Le résultat, un putain d’album. Rien à foutre. Merde, c’est quoi ça ? Tout y est, l’Iggy sexy, les drums inimitables du papy Asheton dont le style n’aura jamais franchement évolué mais on s’en contentera. La durée pure Stoogienne, entre trente-quatre et trente-six minutes pour les trois premiers opus, vous voilà servis de quarante minutes pures, traitant d’amitié, de putes, d’argent et de liberté, de religion, races et nuages. Ce n’est cependant pas un son du 21ème siècle, mais ce n’est pas trop vintage non plus. C’est exactement ce qu’ils auraient du sortir une petite décennie après Raw Power, c’est du Stooges avec dix ans de plus, tout en ressentant nettement la griffe d’Iggy en solo. Ne vous y fiez pas, ce n’est qu’aux premiers abords que l’album est moins prenant qu’un Fun House, car avant Iggy vous criait dans le tympan "No Wall / No Wall / No Wall" ou accessoirement "Raw power is a guaranteed o.d. / Raw power is laughin at you and me" Là, il nous apostrophe juste. Avant, Iggy c’était « fuck you, mother fucker » maintenant c’est un mec qui veut être ton pote. Mais ça reste Iggy qui peut descendre à n’importe quel moment dans la fosse provoquer une bande de motards/hétéros en déroute comme en 1974, tu comprends ?
Mon état redescend, je redeviens plus stable, Iggy parle calmement sur Passing Cloud comme sur Candy (avec Kate Pierson) mais à la différence que là, il y a un coup de génie Stoogien sur une idée d’Iggy, sûrement grâce à une double partie de guitare maintenant le niveau de Steve MacKay qui apporte une superbe et légère touche free-jazz avec son saxophone. Je saute I’m Fried et je remet tout au début plus calmement. Je troque le mur de son contre un enfermement méthodique au casque. C’est plus clinquant et moins glaçant. On serait donc entre cinq et dix ans après Raw Power, fini l’écriture de la pochette en série Z, on passe à un court-jus direct dans la police de caractères. Même si ce n’est ni ceux de Down On The Street ou Fun House, on garde les petits gémissements d’Iggy sur l’ouverture, Trollin’, et on plaque un riff et mini solo au refrain impeccable, pas mieux pour une ouverture. Mike Watts s’échauffe doucement à la basse et on enchaîne, You Can’t Have Friends, soit le morceau parfait pour mesurer l’alchimie du millénaire entre les Three Stooges et le Jim O. Un son propre, court, avec basse rapide, batterie sans grande prétention et mélodie grinçante mais efficace. Du Stooges. Iggy, lui, est passé de « now i wanna be your dog / come on” à “I wanna be your friends / to the better, and”. Pourquoi pas, le résultat n’est pas sans appel, de toute évidence, elle ne sera pas présente en live, contrairement aux deux chansons suivantes, ATM (Automatic Teller Machines, soit un distributeur de billets) et Idea Of Fun qui sont quasiment reliées. Pas le temps de souffler je vous dis, même sanction pour les deux, gros riffs et basse rapide avec un bon réveil de Scotty Asheton. Puis, on souffle, l’album est enregistré en quasi-live, on suit la cadence sur le même ton que les papys mais c’est pas si facile.

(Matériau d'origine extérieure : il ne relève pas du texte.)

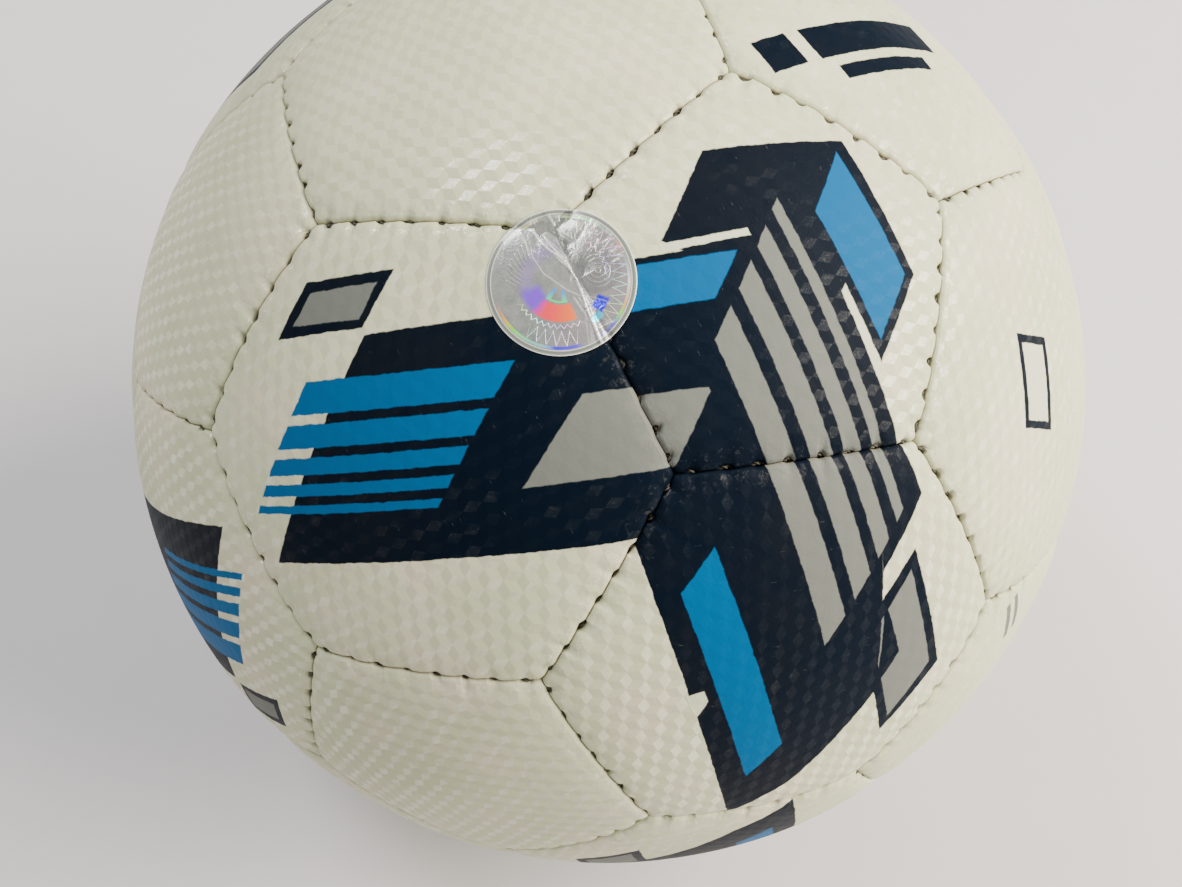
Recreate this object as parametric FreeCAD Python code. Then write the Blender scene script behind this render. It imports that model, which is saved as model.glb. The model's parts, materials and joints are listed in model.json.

The Weirdness, feu orange, elle est placé là, comme pour prendre son temps, comme Dirt était là pour freiner la cadence de Fun House ou Gimme Danger et I Need Somebody pour Raw Power, mais avec la voix du Iggy Crooner sous qualudes, tu saisis ? Alors, ça dure et ça se finit comme avant, Iggy dans un état proche du coma se laisse bercer et supporter par le bon vieux pote MacKay. Alors, on repasse sous les trois minutes pour deux titres explosifs, Free and Freaky, clairement trop produit pour être stoogien mais comme pour Greedy Awful People qui la suit, une très riche et rapide basse, clair, net, Watt pour vous servir. Quand mes JBL ont commencé à laisser Detroit envahir ma pièce je sentais comme un malentendu entre mon oreille et le mixage batterie. Que nenni, preuve en est She Took My Money où le père Asheton semble se faire plaisir, on l’espère comme pour les deux précédentes, avec une prestation live pour cet été. Iggy pousse la voix, chante (The End of Christianity), et va même jusqu’à tenter une sorte d’expérimentation réussie de rap sur l’ensemble de Mexican Guy accompagné par un jeu tout de suite plus calme des Stooges. Ça sent la fin, déjà, on se laisse bercer par l’intro au saxophone de Passing Cloud, quatre minutes, on déambule calmement, éclectique et assagi le Iggy, ça serait sans compter une des dernières surprise de l’Iguane, I’m Fried, qui est clairement la plus Stoogienne de l’album. Comment ne pas penser à du Stooges dans l’ouragan de rythmique qui supporte un Ron décidément en grande forme à l’image des concerts passés ? À la moitié du titre, c’est purement aux sources qu’ils reviennent, le bordel, inaudible diront certains, du pur L.A Blues.